As the first president of the United States in 1789, George Washington was in charge of executing the provisions of the then newly-ratified Constitution.  During his presidency, Washington motivated lasting precedents by appointing Cabinet members within the executive branch, establishing the norms of the two-term presidency, having dinner parties in the White House, and delivering a farewell address at the end of his administration.

“Washington’s leadership skills were recognizable before he was even president due to his leadership in the American Revolution, and, as the country’s first president, he helped implement the foundation of [the American republican] democracy,” said junior Stephanie Kapsalis.

Congress founded a holiday in Washington’s honor in 1879, nearly 80 years after his death.  Named Washington’s Birthday, the holiday fell on Feb. 22 and was the first federal holiday to honor an American president.

In 1968, Congress used the Uniform Monday Holiday Act, a law that allowed Congress to shift the commemorations of certain holidays to Mondays to give Americans more three-day weekends and to move the federal holiday to the third Monday in February.

This now placed the holiday in between Feb. 15 and Feb. 21, making the original name “Washington’s Birthday” a misnomer as it would never occur on his actual birthday.

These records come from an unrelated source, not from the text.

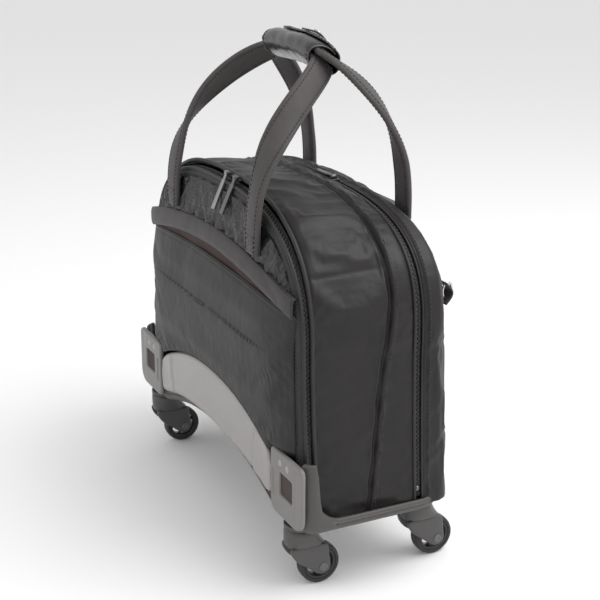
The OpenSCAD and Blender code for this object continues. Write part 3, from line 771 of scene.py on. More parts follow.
# ---- Main gusset -------------------------------------------------------------------
def make_gusset():
    rows, cols = 84, 420
    grid = gusset_grid(rows, cols)
    y, z = grid[..., 1], grid[..., 2]
    normal = outward(grid)
    seam = gusset_seam_y(z)
    front = np.clip((y - GUSSET_Y[0]) / (seam - GUSSET_Y[0]), 0, 1)
    back = np.clip((y - seam) / (GUSSET_Y[-1] - seam), 0, 1)
    crown = 3.4 * (1 - (2 * front - 1) ** 2) * (y <= seam) + 2.2 * (1 - (2 * back - 1) ** 2) * (y > seam)
    side = smooth_step(np.abs(grid[..., 0]), 120, 165)
    low = 1 - smooth_step(-z, -130, -84)
    relief = crown * (0.35 + 0.65 * low)
    relief -= 2.6 * ridge(y, seam, 1.7)
    relief += 1.9 * ridge(y - seam, 4.2, 2.2) + 0.7 * ridge(y - seam, -3.6, 2.0)
    relief -= 1.3 * ridge(z - 0.05 * (y + 30), 321, 1.5) * side * (y < seam - 2)
    relief += 0.5 * waves(grid, 60, 3) * low + 0.16 * waves(grid, 17, 4)
    pull = np.sin((y - seam) * 0.5 + z * 0.16) * ridge(y, seam, 9)
    relief += 0.35 * pull * side
    moved = grid + normal * relief[..., None] + upsample(MOVES["gusset"], rows, cols)
    piece = skin("gusset_fabric", moved, outward(moved), "case", "case_fabric", 3.4, ("main_gusset",))
    rows_at = [np.abs(grid[:, j, 1] - seam[:, j] - 6.6).argmin() for j in range(cols)]
    line = np.array([moved[i, j] for j, i in enumerate(rows_at)])
    ups = np.array([normal[i, j] for j, i in enumerate(rows_at)])
    kernel = np.ones(9) / 9
    smooth = np.stack([np.convolve(np.pad(line[:, k], 4, "edge"), kernel, "valid") for k in range(3)], 1)
    stitch_row(smooth, ups, "case", "gusset_seam_stitches")


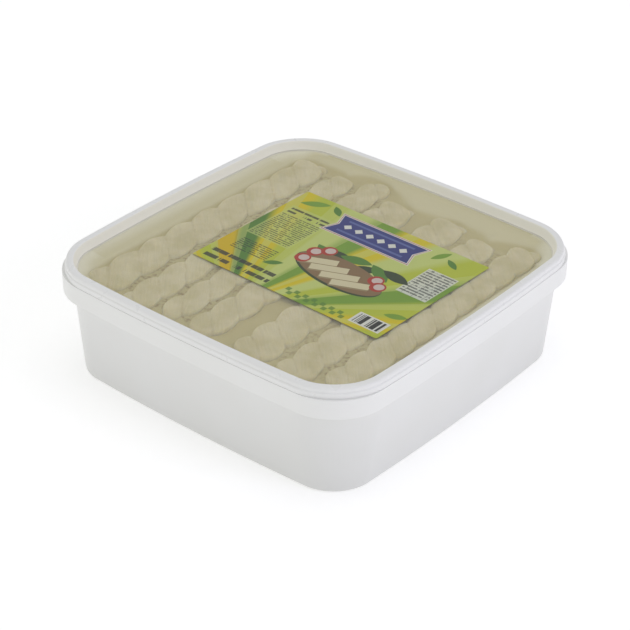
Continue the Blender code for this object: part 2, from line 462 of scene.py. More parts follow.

As a result, it started to be called Presidents’ Day to also honor the 16th POTUS Abraham Lincoln, whose birthday falls on Feb. 12.  Lincoln is most well-known among Americans for spearheading the effort to abolish slavery.  In 1863, he used his powers as Commander in Chief to issue the Emancipation Proclamation, and outlawed slavery in the Union.  That way, once the Civil War ended in 1865, all states in the Union would have to abolish slavery. 

Today, Presidents’ Day is recognized mainly as a celebration of all the great presidents of U.S. history.  Essentially, what started out as a holiday for one president has become a day to recognize the accomplishments of past and present American presidents.

“It’s important to have a day to celebrate the leaders that brought our nation to what it is now,” said junior Micah Golan.  “I enjoy celebrating Presidents’ Day to honor the greatest U.S presidents and to honor my favorite president, Theodore Roosevelt, as well.”   

This Presidents’ Day, it’s time to recognize some of the greatest U.S. presidents. It isn’t a simple task to lead a country, so it is important to appreciate and reflect upon the great leadership and achievements that have existed in the oval office.

In the words of President John F. Kennedy, “Effort and courage are not enough without purpose and direction.”

It takes great skill to successfully steer a country as complex as the United States, and, for that, the presidents should receive the honor and respect they deserve this February.